④Oxford English Dictionary,1933,转引自Orientalism:Delacroix to Klee,Roger Benjamin,the Art Gallery of New South Wales,1997,p.7.

⑤Orientalism:Delacroix to Klee.Roger Benjamin,the Art Gallery of New South Wales,1997,p.8.

⑥法国启蒙运动的代表孟德斯鸠在其名著《论法的精神》中,运用地理环境决定论对东方专制主义做出了自己的解释:广阔的平原、沙漠、高原这种特定的地理环境,使东方公共工程尤其是水利工程特别发达,并因其需要产生了高度集权的“东方专制主义”。而炎热的气候令人萎靡不振,产生了奴性十足的东方宗教……“一种奴隶的思想统治着亚洲;而且从来没有离开过亚洲。在那个地方的一切历史里,是连一段表现自由精神的记录都不可能找到的……”爱尔维修在《论精神》(1758)中认为文明本身的进步不可避免地导致一个国家蜕化为专制主义。N·鲍兰格尔在1761年出版的《关于东方专制主义的起源》中提出,东方专制主义以及各种暴行是人类历史上由神权统治普遍盛行时期流行下来的一种遗俗。不论是从人与自然的关系或人与社会的关系,甚至后来在人与经济这个层面上来考察,专制政体已成为西方人看待东方的一种固定模式。

⑦著名的女性主义艺术史学家,纽约大学美术学院的现代艺术教授,曾获1984-1985年度古根海姆研究基金。主要著作包括:Woman as Sex Object:Studies in Erotic Art,1730-1970,Realism and Tradition in Art,1848-1900,Impressionism and Post-Impressionism,1874-1904,The Politics of Vision:Essays on Nineteenth Century Art and Society.

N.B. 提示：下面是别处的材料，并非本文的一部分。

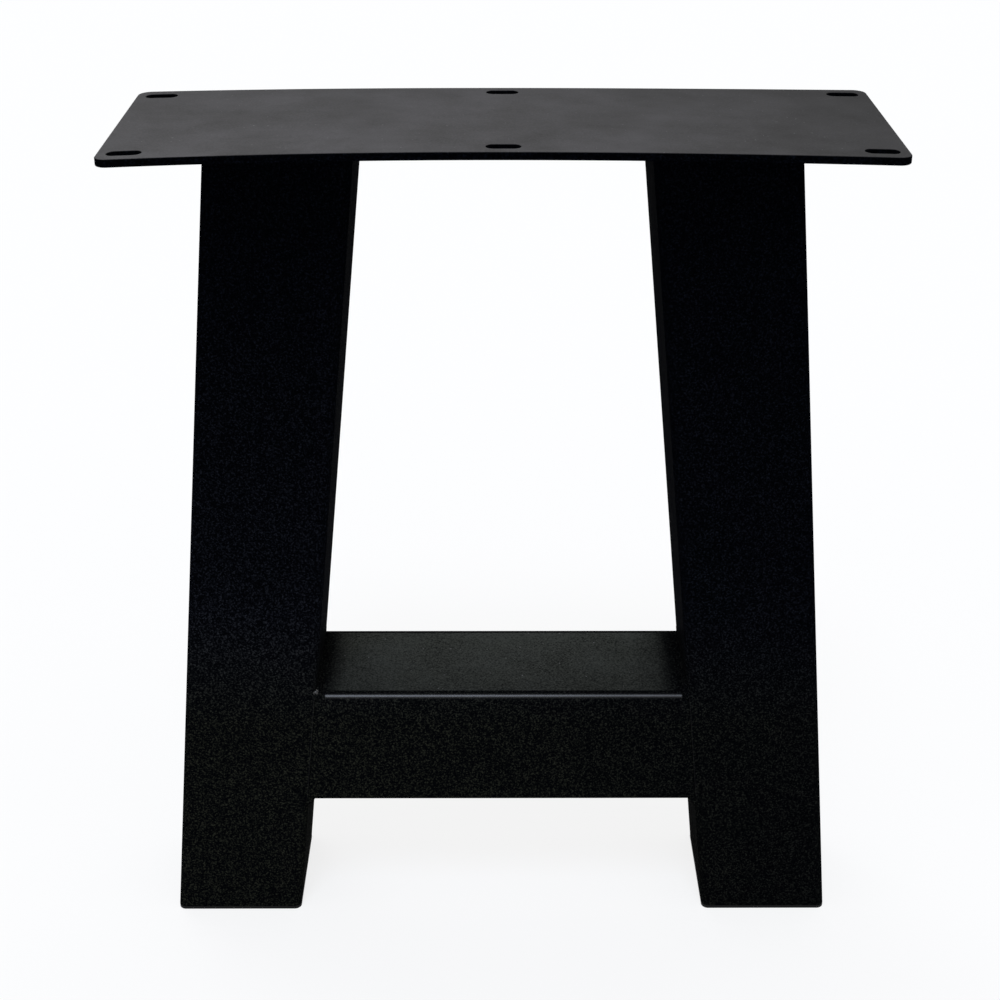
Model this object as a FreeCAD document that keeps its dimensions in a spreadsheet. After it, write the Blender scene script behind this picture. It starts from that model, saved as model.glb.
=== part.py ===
"""Welded A-frame leg for a trestle table, in millimetres.

A slotted steel plate sits on two leaning square tubes, which a crossbar of the
same tube joins low down. Weld seams tie the steel together, and plastic caps
close the tubes at the floor. X runs along the plate, Y from front to back and
Z up. The origin is on the floor, in the middle of the leg.
"""
import FreeCAD, Part
import os
import Sketcher
from FreeCAD import Placement, Rotation, Vector

# Driving sizes in millimetres: alias, value, meaning
SIZES = [
    ("overall_height", 710, "floor to the top of the plate"),
    ("top_spread", 438, "over both legs, under the plate"),
    ("foot_spread", 585, "over both legs, at the tubes' lower ends"),
    ("tube_size", 110, "outside width and depth of the square tube"),
    ("tube_wall", 3, "wall of the square tube"),
    ("tube_corner", 6, "outer radius of the tube's long edges"),
    ("tube_inner_corner", 3, "inner radius of the tube's long edges"),
    ("bar_rise", 120, "floor to the underside of the crossbar"),
    ("plate_length", 580, "top plate along X"),
    ("plate_width", 190, "top plate along Y"),
    ("plate_thick", 6, "top plate"),
    ("plate_corner", 10, "radius of the plate's corners"),
    ("slot_length", 25, "slot from end to end"),
    ("slot_width", 11, "slot across"),
    ("slot_end_inset", 20, "plate's end to the middle of the nearest slot"),
    ("slot_edge_inset", 15, "plate's long edge to the middle of a slot"),
    ("slot_columns", 3, "slots along each long edge"),
    ("plate_weld", 5, "leg length of the weld under the plate"),
    ("bar_weld", 6, "leg length of the weld above and below the crossbar"),
    ("weld_toe", 0.6, "blunt edge of each weld where it meets the steel"),
    ("weld_cover", 5, "reach of the ground weld over a rounded tube edge"),
    ("cap_flange", 3, "foot cap's flange, under the tube"),
    ("cap_edge", 1.5, "rounding of the flange's lower edge"),
    ("cap_depth", 24, "height of the cap's plug inside the tube"),
    ("cap_wall", 2.5, "walls and crossed webs of the plug"),
    ("cap_fin_reach", 2, "how far each fin stands out of the plug"),
    ("cap_fin_thick", 1.4, "fin of the plug"),
    ("cap_fin_pitch", 7, "spacing of the fins, from the flange up"),
    ("cap_clearance", 0.3, "gap between a fin and the inside of the tube"),
]
FIN_COUNT = 3
LEFT = -1
RIGHT = 1

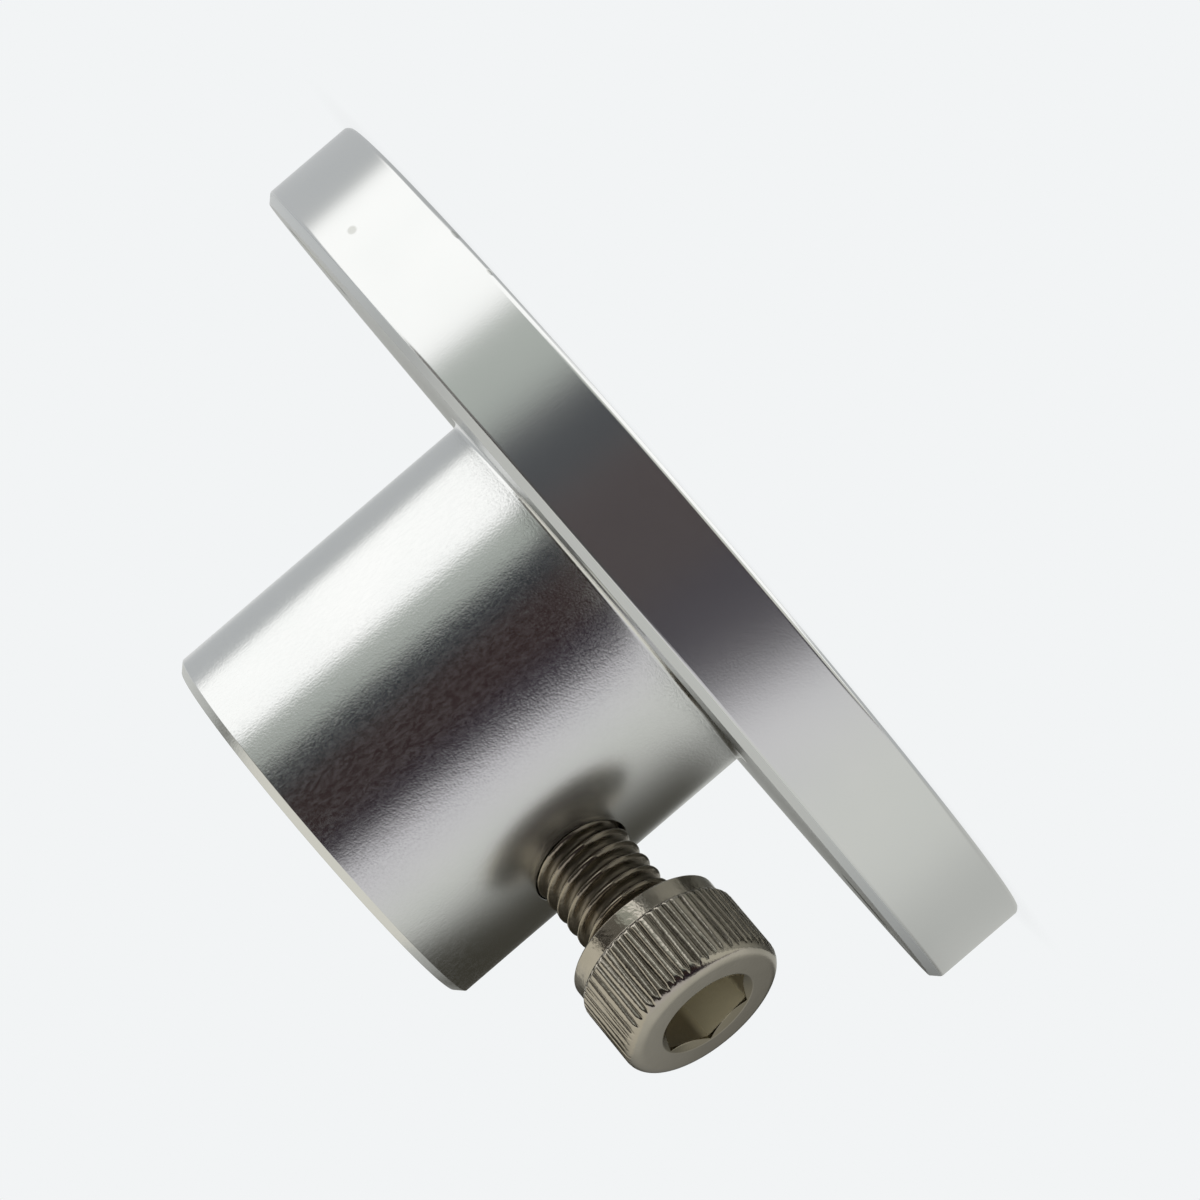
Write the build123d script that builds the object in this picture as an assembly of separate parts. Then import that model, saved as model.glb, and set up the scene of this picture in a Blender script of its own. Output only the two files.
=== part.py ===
from build123d import *

from math import radians, tan
import os

# All lengths are in millimetres. The hub stands on its mounting face: the origin is at the
# centre of the bore on that face, and +Z runs along the bore towards the nose of the boss.
# The clamp screw points along -Y.

# Flange
flange_diameter = 59.0
flange_thickness = 6.3
flange_front_chamfer = 0.2
flange_back_chamfer = 0.5

# Boss
boss_diameter = 25.0
boss_height = 21.2
boss_root_fillet = 0.3
nose_chamfer = 0.5

# Bore for the shaft
bore_diameter = 12.0
bore_chamfer = 0.4

# Bolt holes in the flange
bolt_hole_count = 4
bolt_hole_diameter = 5.5
bolt_hole_edge_distance = 5.0
bolt_hole_chamfer = 0.25
bolt_hole_turn = 60.0

# Clamp screw, an M6 socket head cap screw
thread_diameter = 5.95
thread_clearance = 0.08
screw_length = 12.0
screw_tip_chamfer = 0.6
screw_standoff = 6.0
screw_offset_from_middle = 0.1

# Head of the clamp screw
head_height = 6.1
head_ring_diameter = 9.55
head_ring_length = 1.2
head_ring_bevel = 0.1
head_edge_round = 0.85

# Straight knurl round the head
knurl_diameter = 10.2
knurl_depth = 0.22
knurl_ridges = 56
knurl_start_bevel = 0.4
knurl_turn = 5.0

# Hexagon socket in the head
socket_across_flats = 5.2
socket_depth = 3.0
socket_mouth_diameter = 6.15
socket_mouth_angle = 120.0
socket_floor_depth = 0.7
socket_turn = -16.5

# Sizes that follow from the ones above
flange_radius = flange_diameter / 2
boss_radius = boss_diameter / 2
bore_radius = bore_diameter / 2
hub_length = flange_thickness + boss_height
bolt_hole_radius = bolt_hole_diameter / 2
bolt_circle_radius = flange_radius - bolt_hole_edge_distance
thread_radius = thread_diameter / 2
screw_hole_radius = thread_radius + thread_clearance
screw_height = flange_thickness + boss_height / 2 + screw_offset_from_middle
head_seat = boss_radius + screw_standoff
ring_radius = head_ring_diameter / 2
knurl_radius = knurl_diameter / 2
mouth_radius = socket_mouth_diameter / 2


def turned(profile):
    """A solid turned round the Z axis from a closed profile in the XZ plane."""
    return revolve(Plane.XZ * make_face(profile), Axis.Z)


def hub_blank():
    """Flange, boss and bore in one turned profile, with every edge break."""
    bore_flare = bore_radius + bore_chamfer
    outer_edges = Polyline(
        (bore_radius, bore_chamfer),
        (bore_flare, 0),
        (flange_radius - flange_front_chamfer, 0),
        (flange_radius, flange_front_chamfer),
        (flange_radius, flange_thickness - flange_back_chamfer),
        (flange_radius - flange_back_chamfer, flange_thickness),
        (boss_radius + boss_root_fillet, flange_thickness),
    )
    root = RadiusArc(
        (boss_radius + boss_root_fillet, flange_thickness),
        (boss_radius, flange_thickness + boss_root_fillet),
        boss_root_fillet,
    )
    boss_edges = Polyline(
        (boss_radius, flange_thickness + boss_root_fillet),
        (boss_radius, hub_length - nose_chamfer),
        (boss_radius - nose_chamfer, hub_length),
        (bore_flare, hub_length),
        (bore_radius, hub_length - bore_chamfer),
        (bore_radius, bore_chamfer),
    )
    return turned(outer_edges + root + boss_edges)


def bolt_hole():
    """The cutter for one bolt hole: a drill through the flange, chamfered at both faces."""
    flare = bolt_hole_radius + bolt_hole_chamfer
    outline = Polyline(
        (0, 0),
        (flare, 0),
        (bolt_hole_radius, bolt_hole_chamfer),
        (bolt_hole_radius, flange_thickness - bolt_hole_chamfer),
        (flare, flange_thickness),
        (0, flange_thickness),
        (0, 0),
    )
    return turned(outline)


def screw_hole():
    """The cutter for the clamp screw's hole, from the bore out through one side of the boss."""
    axis_plane = Plane(origin=(0, 0, screw_height), z_dir=(0, -1, 0))
    bar = Cylinder(screw_hole_radius, head_seat, align=(Align.CENTER, Align.CENTER, Align.MIN))
    return axis_plane * bar


def flanged_hub():
    """The hub: one turned piece with four bolt holes and one radial screw hole."""
    hub = hub_blank()
    for place in PolarLocations(bolt_circle_radius, bolt_hole_count, bolt_hole_turn):
        hub -= place * bolt_hole()
    return hub - screw_hole()


def head_envelope():
    """The turned outside of the knurled band, with its bevel below and round edge above."""
    ledge = knurl_radius - knurl_start_bevel
    face_radius = knurl_radius - head_edge_round
    lower = Polyline(
        (0, head_ring_length),
        (ledge, head_ring_length),
        (knurl_radius, head_ring_length + knurl_start_bevel),
        (knurl_radius, head_height - head_edge_round),
    )
    rounding = Spline(
        (knurl_radius, head_height - head_edge_round),
        (face_radius, head_height),
        tangents=[(0, 1), (-1, 0)],
    )
    upper = Polyline((face_radius, head_height), (0, head_height), (0, head_ring_length))
    return turned(lower + rounding + upper)


def knurl_star():
    """A bar whose section is a many-pointed star, one point for each ridge of the knurl."""
    step = 360 / knurl_ridges
    points = []
    for ridge in range(knurl_ridges):
        crest_angle = knurl_turn + ridge * step
        points.append(Vector(knurl_radius, 0).rotate(Axis.Z, crest_angle))
        points.append(Vector(knurl_radius - knurl_depth, 0).rotate(Axis.Z, crest_angle + step / 2))
    section = make_face(Polyline(*points, close=True))
    return Pos(0, 0, head_ring_length) * extrude(section, head_height - head_ring_length)


def shank_and_ring():
    """The threaded shank as a plain bar, and the smooth ring under the knurl."""
    outline = Polyline(
        (0, -screw_length),
        (thread_radius - screw_tip_chamfer, -screw_length),
        (thread_radius, screw_tip_chamfer - screw_length),
        (thread_radius, 0),
        (ring_radius - head_ring_bevel, 0),
        (ring_radius, head_ring_bevel),
        (ring_radius, head_ring_length),
        (0, head_ring_length),
        (0, -screw_length),
    )
    return turned(outline)


def socket():
    """The cutter for the hexagon socket, with its cone-shaped floor and countersunk mouth."""
    flats_radius = socket_across_flats / 2
    floor = head_height - socket_depth
    hexagon = RegularPolygon(flats_radius, 6, major_radius=False, rotation=socket_turn)
    hole = Pos(0, 0, floor) * extrude(hexagon, socket_depth)
    mouth_depth = (mouth_radius - flats_radius) / tan(radians(socket_mouth_angle / 2))
    mouth = Polyline(
        (0, head_height - mouth_depth),
        (flats_radius, head_height - mouth_depth),
        (mouth_radius, head_height),
        (0, head_height),
        (0, head_height - mouth_depth),
    )
    point = Polyline(
        (0, floor - socket_floor_depth),
        (flats_radius, floor),
        (0, floor),
        (0, floor - socket_floor_depth),
    )
    return hole + turned(mouth) + turned(point)


def clamp_screw():
    """The socket head cap screw, backed out of the boss by its standoff."""
    head = head_envelope() & knurl_star()
    screw = shank_and_ring() + head - socket()
    seat = Plane(origin=(0, -head_seat, screw_height), x_dir=(-1, 0, 0), z_dir=(0, -1, 0))
    return seat * screw


os.makedirs("parts", exist_ok=True)
export_step(flanged_hub(), "parts/flanged_hub.step")
export_step(clamp_screw(), "parts/clamp_screw.step")
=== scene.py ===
# %% [markdown]
# # A mounting hub with its clamp screw
# The real object is a round aluminium flange with a long boss, turned from one bar and clear
# anodised. A stainless cap screw goes into the side of the boss and clamps the shaft. The packed
# part already has the right shapes, so this script gives them finer surfaces, a thread, real
# finishes, a studio and a camera.

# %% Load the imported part
import bmesh
import bpy
import numpy as np
from mathutils import Matrix, Vector


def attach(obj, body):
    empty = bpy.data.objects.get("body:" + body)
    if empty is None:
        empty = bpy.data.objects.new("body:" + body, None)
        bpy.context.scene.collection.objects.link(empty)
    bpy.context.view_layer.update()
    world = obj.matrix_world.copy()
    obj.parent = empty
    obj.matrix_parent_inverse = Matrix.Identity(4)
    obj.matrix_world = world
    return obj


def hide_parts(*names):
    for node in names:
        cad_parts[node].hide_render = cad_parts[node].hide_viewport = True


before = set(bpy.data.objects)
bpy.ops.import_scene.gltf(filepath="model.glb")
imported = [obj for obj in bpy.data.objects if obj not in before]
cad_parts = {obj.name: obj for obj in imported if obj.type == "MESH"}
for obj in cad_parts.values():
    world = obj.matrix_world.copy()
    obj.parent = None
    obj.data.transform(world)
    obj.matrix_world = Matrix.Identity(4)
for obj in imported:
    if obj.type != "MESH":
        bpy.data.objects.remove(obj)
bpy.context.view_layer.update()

# %% [markdown]
# ## Camera
# The photograph was taken from close by, almost level with the flange, with the camera rolled so
# far that the boss points down to the left. We could aim with a Track To constraint, but that
# can't roll. Three turns of a level camera say it plainly: a small turn of the aim sideways, a
# small tilt, and the roll about the line of sight.

# %% Camera
MM = 0.001
CAMERA_BEARING = 61.08
CAMERA_DISTANCE = 260.05
CAMERA_HEIGHT = 9.419
AIM_SIDEWAYS = 0.1002
AIM_TILT = -0.6178
CAMERA_ROLL = 130.5646
LENS = 135.67
SENSOR = 36.0


def turn(axis, degrees):
    """Right-hand rotation of the given angle about an axis."""
    return Matrix.Rotation(np.radians(degrees), 3, Vector(axis))


bearing = np.radians(CAMERA_BEARING)
level = turn((0, 0, 1), CAMERA_BEARING + AIM_SIDEWAYS)
right, up, ahead = level.col[0], Vector((0, 0, 1)), level.col[1]
tilt = turn(right, AIM_TILT)
up, ahead = tilt @ up, tilt @ ahead
roll = turn(ahead, CAMERA_ROLL)
right, up = roll @ right, roll @ up

lens = bpy.data.cameras.new("camera")
lens.lens = LENS
lens.sensor_width = SENSOR
lens.clip_start = 10 * MM
camera = bpy.data.objects.new("camera", lens)
bpy.context.scene.collection.objects.link(camera)
camera.rotation_mode = "QUATERNION"
camera.rotation_quaternion = Matrix((right, up, -ahead)).transposed().to_quaternion()
camera.location = (
    CAMERA_DISTANCE * MM * np.sin(bearing),
    -CAMERA_DISTANCE * MM * np.cos(bearing),
    CAMERA_HEIGHT * MM,
)
bpy.context.scene.camera = camera
bpy.context.scene.view_settings.view_transform = "Standard"
print("camera at", [round(v / MM, 1) for v in camera.location], "mm")

# %% [markdown]
# ## Helpers for surfaces
# Every new surface is a grid of points: rows along a profile, columns round it. Numpy works out a
# whole grid at once. The faces between its points are the same for every grid, so one function
# makes them all. Grids that meet share their border points, and merging those closes the piece.


# %% From grids to a closed piece
def grid_faces(rows, columns):
    """Point numbers of the quads between the points of a grid, so that a grid whose columns run
    anticlockwise and whose rows run up has its faces pointing outwards."""
    number = np.arange(rows * columns).reshape(rows, columns)
    corners = [number[:-1, :-1], number[:-1, 1:], number[1:, 1:], number[1:, :-1]]
    return np.stack(corners, axis=-1).reshape(-1, 4)


def make_piece(name, grids, recess=None):
    """One smooth mesh from grids of points in mm, with points nearer than a micron made one.
    recess says how deep each point lies in a groove, from 0 on a crest to 1 at the root."""
    points, faces, count = [], [], 0
    for grid in grids:
        points.append(grid.reshape(-1, 3))
        faces.append(grid_faces(*grid.shape[:2]) + count)
        count += len(points[-1])
    mesh = bpy.data.meshes.new(name)
    mesh.from_pydata(np.concatenate(points) * MM, [], np.concatenate(faces))
    if recess is not None:
        depth = mesh.attributes.new("recess", "FLOAT", "POINT")
        depth.data.foreach_set("value", recess.astype(np.float32).ravel())
    work = bmesh.new()
    work.from_mesh(mesh)
    bmesh.ops.remove_doubles(work, verts=work.verts, dist=0.001 * MM)
    open_edges = sum(1 for edge in work.edges if len(edge.link_faces) != 2)
    volume = work.calc_volume(signed=True) / MM**3
    work.to_mesh(mesh)
    work.free()
    mesh.shade_smooth()
    piece = bpy.data.objects.new(name, mesh)
    bpy.context.scene.collection.objects.link(piece)
    mesh.calc_loop_triangles()
    print(f"{name}: {len(mesh.loop_triangles)} triangles, {open_edges} open edges,",
          f"{volume:.0f} cubic mm")
    return piece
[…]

⑧生于叙利亚穆斯林家庭,长于纽约和雅加达,在剑桥大学获哲学博士。主要著作:Europe's Myths of Orient:Devise and Rule(Macmillan,1986)。

⑨此段中引文参见The imaginary orient,Linda Nochlin,Art in America,May 1983.

⑩The imaginary orient,Linda Nochlin,Art in America,May 1983,p.189.

(11)Europe's Myths,Kabanni,P70.转引自Orientalism:History,theory and the Arts,John M.Mackenzie,Manchester University Press,1995,p.64.

(12)Europe's Myths,Kabanni,P85.转引自Orientalism:History,theory and the Arts,John M.Mackenzie,Manchester University Press,1995,p.64.

(13)苏格兰格拉斯哥画派的亨利(George Henry)和霍内尔(E.A.Hornel)在1893-1894年前往日本,带回了对油画和水彩的革新,以丰富而具装饰性的色彩见长。

(14)参见爱德华·W·萨义德《东方学》,王宇根译,北京:生活·读书·新知三联书店,1999,第3-4页。